— start of Task input —

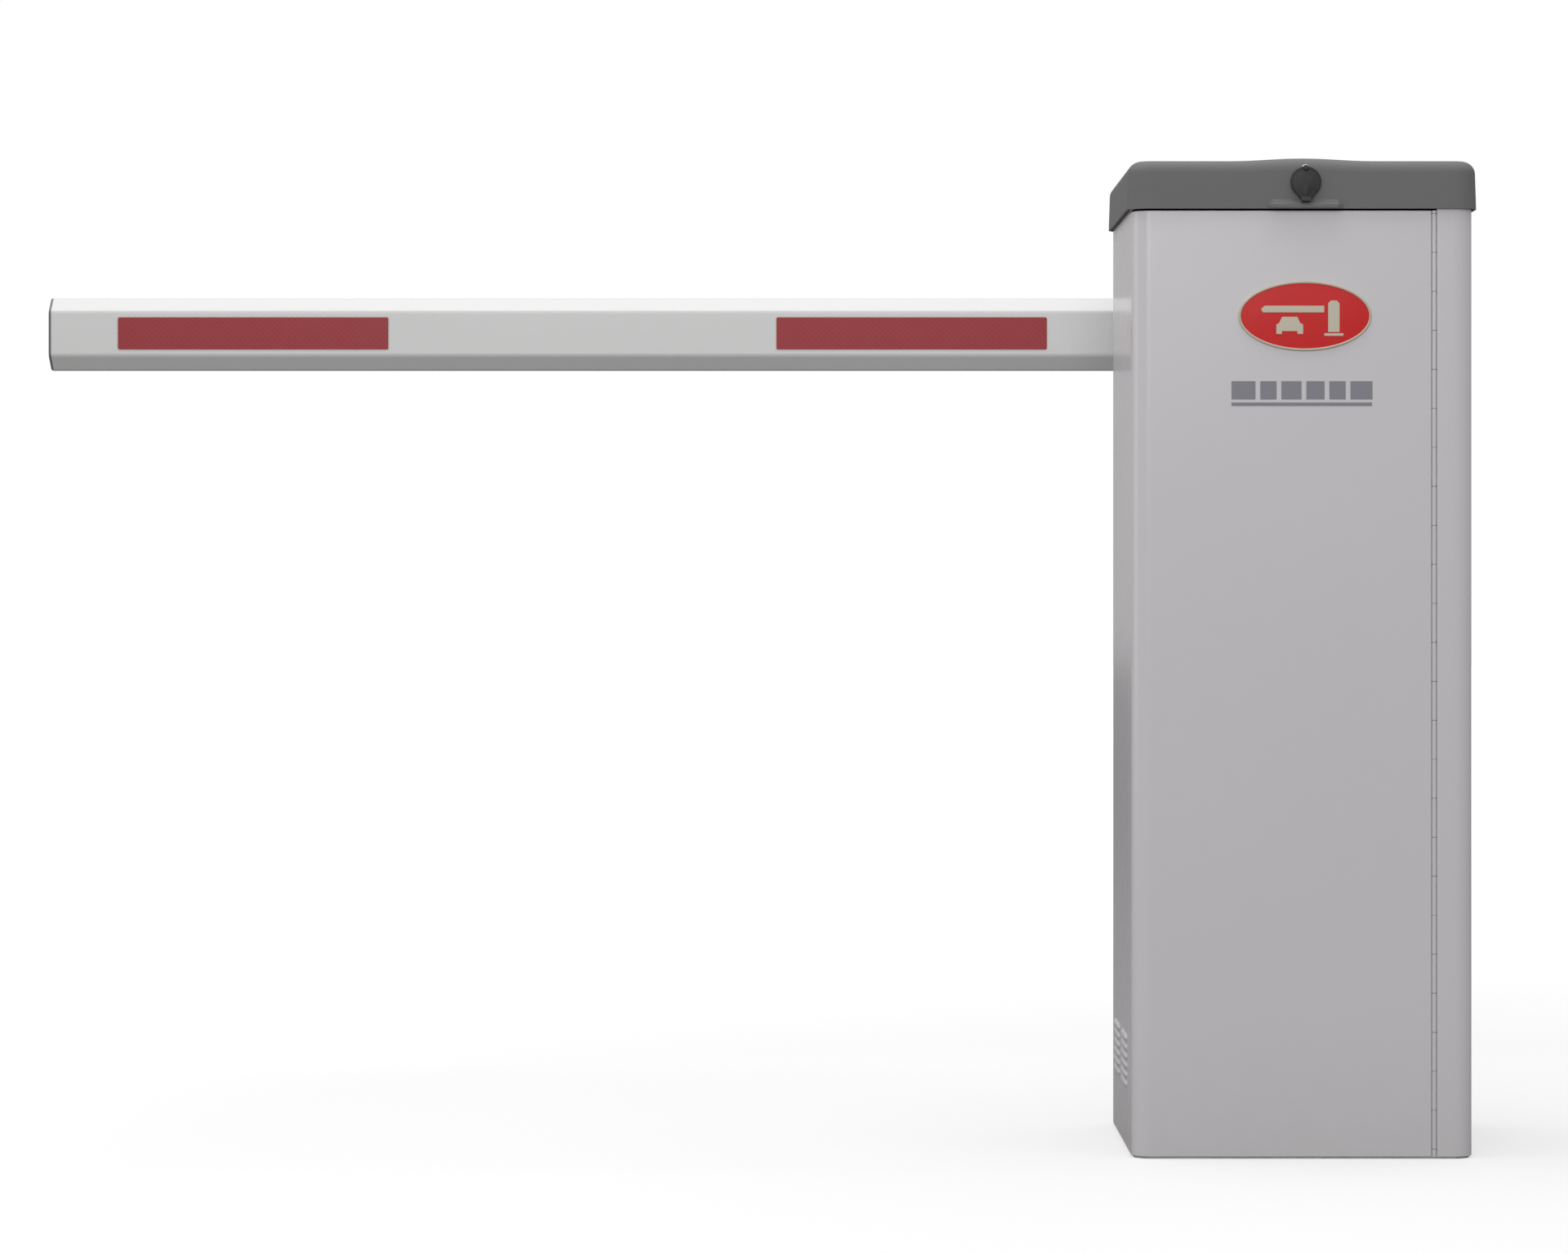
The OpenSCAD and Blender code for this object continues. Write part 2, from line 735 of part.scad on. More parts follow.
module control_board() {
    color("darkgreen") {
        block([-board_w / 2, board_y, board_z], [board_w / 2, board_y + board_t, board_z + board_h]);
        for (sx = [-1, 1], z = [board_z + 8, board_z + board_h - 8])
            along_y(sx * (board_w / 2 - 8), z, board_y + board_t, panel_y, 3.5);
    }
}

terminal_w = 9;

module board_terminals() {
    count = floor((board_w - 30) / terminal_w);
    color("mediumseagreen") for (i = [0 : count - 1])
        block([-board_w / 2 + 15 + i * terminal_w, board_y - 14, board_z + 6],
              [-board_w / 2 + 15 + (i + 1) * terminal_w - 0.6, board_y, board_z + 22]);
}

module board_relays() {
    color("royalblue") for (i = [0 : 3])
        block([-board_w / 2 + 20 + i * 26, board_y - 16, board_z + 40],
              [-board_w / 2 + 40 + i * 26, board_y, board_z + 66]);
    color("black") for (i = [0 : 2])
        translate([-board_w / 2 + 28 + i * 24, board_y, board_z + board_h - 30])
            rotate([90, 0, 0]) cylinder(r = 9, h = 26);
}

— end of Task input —
— start of Task input —

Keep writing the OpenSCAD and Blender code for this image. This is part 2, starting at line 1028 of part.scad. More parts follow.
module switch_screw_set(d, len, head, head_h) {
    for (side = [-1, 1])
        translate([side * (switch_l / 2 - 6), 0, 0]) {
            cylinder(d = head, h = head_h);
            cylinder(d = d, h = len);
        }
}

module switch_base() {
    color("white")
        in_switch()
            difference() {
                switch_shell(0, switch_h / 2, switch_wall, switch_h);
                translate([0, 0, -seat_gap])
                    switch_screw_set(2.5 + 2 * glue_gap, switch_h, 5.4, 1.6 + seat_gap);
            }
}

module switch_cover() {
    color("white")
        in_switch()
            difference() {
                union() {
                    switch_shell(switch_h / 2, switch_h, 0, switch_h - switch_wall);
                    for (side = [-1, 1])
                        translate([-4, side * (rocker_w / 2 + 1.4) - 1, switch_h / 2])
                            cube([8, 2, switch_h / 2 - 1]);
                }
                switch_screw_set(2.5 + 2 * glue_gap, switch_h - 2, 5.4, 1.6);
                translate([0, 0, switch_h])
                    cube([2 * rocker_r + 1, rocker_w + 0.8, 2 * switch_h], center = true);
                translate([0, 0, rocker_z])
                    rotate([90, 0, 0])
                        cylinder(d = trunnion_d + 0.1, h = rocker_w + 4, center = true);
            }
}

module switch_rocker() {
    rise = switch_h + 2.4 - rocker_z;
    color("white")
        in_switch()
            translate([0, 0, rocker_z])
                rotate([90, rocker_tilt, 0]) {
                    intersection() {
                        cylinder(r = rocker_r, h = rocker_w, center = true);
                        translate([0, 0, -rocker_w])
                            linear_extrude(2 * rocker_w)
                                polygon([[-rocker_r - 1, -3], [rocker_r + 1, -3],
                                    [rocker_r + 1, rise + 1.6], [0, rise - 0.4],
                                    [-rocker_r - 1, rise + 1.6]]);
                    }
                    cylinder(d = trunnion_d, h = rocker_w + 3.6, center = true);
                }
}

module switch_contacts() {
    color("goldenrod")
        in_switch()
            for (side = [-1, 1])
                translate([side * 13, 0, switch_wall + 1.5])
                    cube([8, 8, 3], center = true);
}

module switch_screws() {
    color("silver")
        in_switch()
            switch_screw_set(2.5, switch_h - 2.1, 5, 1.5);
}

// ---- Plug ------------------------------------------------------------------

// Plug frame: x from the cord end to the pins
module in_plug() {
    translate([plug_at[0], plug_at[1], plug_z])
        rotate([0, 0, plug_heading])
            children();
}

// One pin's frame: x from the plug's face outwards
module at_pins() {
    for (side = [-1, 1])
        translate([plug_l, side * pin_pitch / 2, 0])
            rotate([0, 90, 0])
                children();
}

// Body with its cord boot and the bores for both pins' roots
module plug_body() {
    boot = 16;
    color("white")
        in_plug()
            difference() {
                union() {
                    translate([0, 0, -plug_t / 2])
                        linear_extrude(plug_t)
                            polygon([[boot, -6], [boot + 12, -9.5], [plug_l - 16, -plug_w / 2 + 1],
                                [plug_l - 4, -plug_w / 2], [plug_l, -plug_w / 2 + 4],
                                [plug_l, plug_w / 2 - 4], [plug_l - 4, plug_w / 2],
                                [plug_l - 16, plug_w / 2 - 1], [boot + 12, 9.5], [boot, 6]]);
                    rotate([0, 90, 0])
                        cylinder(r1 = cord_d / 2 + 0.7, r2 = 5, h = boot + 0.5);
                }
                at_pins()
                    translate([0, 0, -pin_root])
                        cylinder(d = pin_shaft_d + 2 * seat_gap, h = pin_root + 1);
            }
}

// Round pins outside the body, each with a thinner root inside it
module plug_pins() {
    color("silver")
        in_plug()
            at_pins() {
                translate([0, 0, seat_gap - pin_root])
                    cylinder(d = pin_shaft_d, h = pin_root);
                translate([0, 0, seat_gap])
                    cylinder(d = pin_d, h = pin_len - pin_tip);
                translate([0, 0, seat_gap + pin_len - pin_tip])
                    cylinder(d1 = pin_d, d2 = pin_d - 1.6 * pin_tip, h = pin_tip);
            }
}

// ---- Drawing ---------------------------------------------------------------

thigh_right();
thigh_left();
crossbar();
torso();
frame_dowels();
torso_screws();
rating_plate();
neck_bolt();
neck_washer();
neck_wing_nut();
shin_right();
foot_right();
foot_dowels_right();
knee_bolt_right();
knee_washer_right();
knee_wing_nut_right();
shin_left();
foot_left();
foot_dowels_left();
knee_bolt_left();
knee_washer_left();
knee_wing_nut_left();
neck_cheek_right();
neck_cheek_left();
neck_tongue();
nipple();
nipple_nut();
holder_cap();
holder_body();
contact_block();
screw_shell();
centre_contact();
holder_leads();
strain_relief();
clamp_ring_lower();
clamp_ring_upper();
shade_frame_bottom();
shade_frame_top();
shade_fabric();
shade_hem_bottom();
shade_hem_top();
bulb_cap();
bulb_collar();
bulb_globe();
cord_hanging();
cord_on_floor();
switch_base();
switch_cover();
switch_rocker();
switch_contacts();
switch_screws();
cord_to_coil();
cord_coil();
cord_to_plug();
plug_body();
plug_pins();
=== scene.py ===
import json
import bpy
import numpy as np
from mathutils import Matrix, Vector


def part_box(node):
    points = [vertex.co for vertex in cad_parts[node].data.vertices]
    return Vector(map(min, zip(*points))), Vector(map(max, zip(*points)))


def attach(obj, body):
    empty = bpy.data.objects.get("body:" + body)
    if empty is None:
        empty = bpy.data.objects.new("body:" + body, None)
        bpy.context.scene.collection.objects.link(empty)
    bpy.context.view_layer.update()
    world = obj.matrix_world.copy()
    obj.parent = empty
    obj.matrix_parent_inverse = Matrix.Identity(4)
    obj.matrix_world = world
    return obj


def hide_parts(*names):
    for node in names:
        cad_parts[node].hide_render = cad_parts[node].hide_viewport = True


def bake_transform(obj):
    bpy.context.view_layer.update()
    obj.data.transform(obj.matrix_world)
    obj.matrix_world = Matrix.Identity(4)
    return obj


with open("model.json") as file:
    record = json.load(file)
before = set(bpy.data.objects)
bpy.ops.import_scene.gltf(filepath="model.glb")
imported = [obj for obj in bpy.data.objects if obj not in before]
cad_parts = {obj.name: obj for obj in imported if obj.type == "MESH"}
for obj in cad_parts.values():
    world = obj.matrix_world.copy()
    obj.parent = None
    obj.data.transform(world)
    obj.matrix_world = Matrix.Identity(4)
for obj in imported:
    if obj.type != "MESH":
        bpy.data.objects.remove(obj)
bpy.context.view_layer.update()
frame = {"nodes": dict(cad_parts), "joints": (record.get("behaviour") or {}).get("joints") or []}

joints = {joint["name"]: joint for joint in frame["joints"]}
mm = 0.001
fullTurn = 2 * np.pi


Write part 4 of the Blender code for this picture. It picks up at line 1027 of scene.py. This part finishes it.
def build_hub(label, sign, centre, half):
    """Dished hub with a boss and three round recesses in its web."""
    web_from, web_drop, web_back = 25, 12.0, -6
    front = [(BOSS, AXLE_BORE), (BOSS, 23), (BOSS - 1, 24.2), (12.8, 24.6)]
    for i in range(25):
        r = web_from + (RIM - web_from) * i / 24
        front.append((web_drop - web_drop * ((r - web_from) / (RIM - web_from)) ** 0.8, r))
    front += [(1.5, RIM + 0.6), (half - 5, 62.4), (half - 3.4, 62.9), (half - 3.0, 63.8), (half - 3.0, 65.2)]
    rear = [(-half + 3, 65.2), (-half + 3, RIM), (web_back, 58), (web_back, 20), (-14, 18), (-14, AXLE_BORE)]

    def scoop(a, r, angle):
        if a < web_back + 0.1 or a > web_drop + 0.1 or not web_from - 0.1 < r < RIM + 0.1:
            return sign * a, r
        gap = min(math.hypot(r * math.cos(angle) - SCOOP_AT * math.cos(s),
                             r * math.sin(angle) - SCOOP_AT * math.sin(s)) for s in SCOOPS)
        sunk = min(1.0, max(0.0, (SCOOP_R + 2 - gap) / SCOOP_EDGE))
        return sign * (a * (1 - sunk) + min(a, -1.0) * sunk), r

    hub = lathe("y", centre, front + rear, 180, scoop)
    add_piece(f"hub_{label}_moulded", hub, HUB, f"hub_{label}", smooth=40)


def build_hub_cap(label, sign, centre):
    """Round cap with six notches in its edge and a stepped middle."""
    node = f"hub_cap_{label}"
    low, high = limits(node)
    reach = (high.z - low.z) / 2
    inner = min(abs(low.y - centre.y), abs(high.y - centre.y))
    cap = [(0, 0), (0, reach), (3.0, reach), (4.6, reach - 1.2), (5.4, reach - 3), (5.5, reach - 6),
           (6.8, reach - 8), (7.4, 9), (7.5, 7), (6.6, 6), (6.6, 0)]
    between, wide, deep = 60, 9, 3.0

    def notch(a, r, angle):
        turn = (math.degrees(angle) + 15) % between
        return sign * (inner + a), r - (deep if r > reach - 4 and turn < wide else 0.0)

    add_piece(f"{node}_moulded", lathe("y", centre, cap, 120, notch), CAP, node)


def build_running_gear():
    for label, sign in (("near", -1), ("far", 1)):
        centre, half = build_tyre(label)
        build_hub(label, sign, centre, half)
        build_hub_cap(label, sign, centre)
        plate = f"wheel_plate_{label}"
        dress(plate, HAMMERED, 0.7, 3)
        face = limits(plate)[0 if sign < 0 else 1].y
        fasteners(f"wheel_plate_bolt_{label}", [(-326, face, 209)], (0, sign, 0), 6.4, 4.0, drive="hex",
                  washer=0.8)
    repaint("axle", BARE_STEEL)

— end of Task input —
— start of Task input —

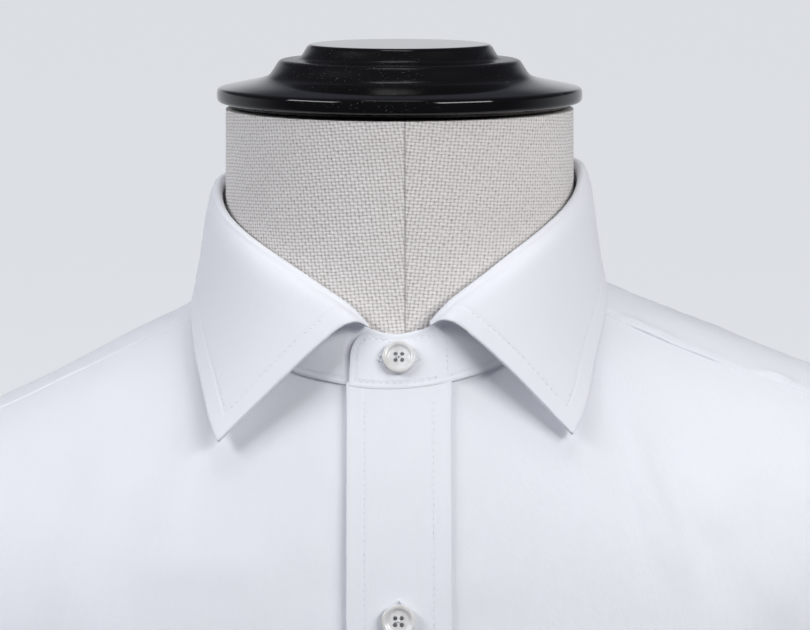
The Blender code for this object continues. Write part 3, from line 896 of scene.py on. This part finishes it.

— end of Task input —

Repeat the span of lines that opens with the line holding "thigh_right();" and closes with the line holding "before = set(bpy.data.objects)", exactly as it stands.

thigh_right();
thigh_left();
crossbar();
torso();
frame_dowels();
torso_screws();
rating_plate();
neck_bolt();
neck_washer();
neck_wing_nut();
shin_right();
foot_right();
foot_dowels_right();
knee_bolt_right();
knee_washer_right();
knee_wing_nut_right();
shin_left();
foot_left();
foot_dowels_left();
knee_bolt_left();
knee_washer_left();
knee_wing_nut_left();
neck_cheek_right();
neck_cheek_left();
neck_tongue();
nipple();
nipple_nut();
holder_cap();
holder_body();
contact_block();
screw_shell();
centre_contact();
holder_leads();
strain_relief();
clamp_ring_lower();
clamp_ring_upper();
shade_frame_bottom();
shade_frame_top();
shade_fabric();
shade_hem_bottom();
shade_hem_top();
bulb_cap();
bulb_collar();
bulb_globe();
cord_hanging();
cord_on_floor();
switch_base();
switch_cover();
switch_rocker();
switch_contacts();
switch_screws();
cord_to_coil();
cord_coil();
cord_to_plug();
plug_body();
plug_pins();
=== scene.py ===
import json
import bpy
import numpy as np
from mathutils import Matrix, Vector


def part_box(node):
    points = [vertex.co for vertex in cad_parts[node].data.vertices]
    return Vector(map(min, zip(*points))), Vector(map(max, zip(*points)))


def attach(obj, body):
    empty = bpy.data.objects.get("body:" + body)
    if empty is None:
        empty = bpy.data.objects.new("body:" + body, None)
        bpy.context.scene.collection.objects.link(empty)
    bpy.context.view_layer.update()
    world = obj.matrix_world.copy()
    obj.parent = empty
    obj.matrix_parent_inverse = Matrix.Identity(4)
    obj.matrix_world = world
    return obj


def hide_parts(*names):
    for node in names:
        cad_parts[node].hide_render = cad_parts[node].hide_viewport = True


def bake_transform(obj):
    bpy.context.view_layer.update()
    obj.data.transform(obj.matrix_world)
    obj.matrix_world = Matrix.Identity(4)
    return obj


with open("model.json") as file:
    record = json.load(file)
before = set(bpy.data.objects)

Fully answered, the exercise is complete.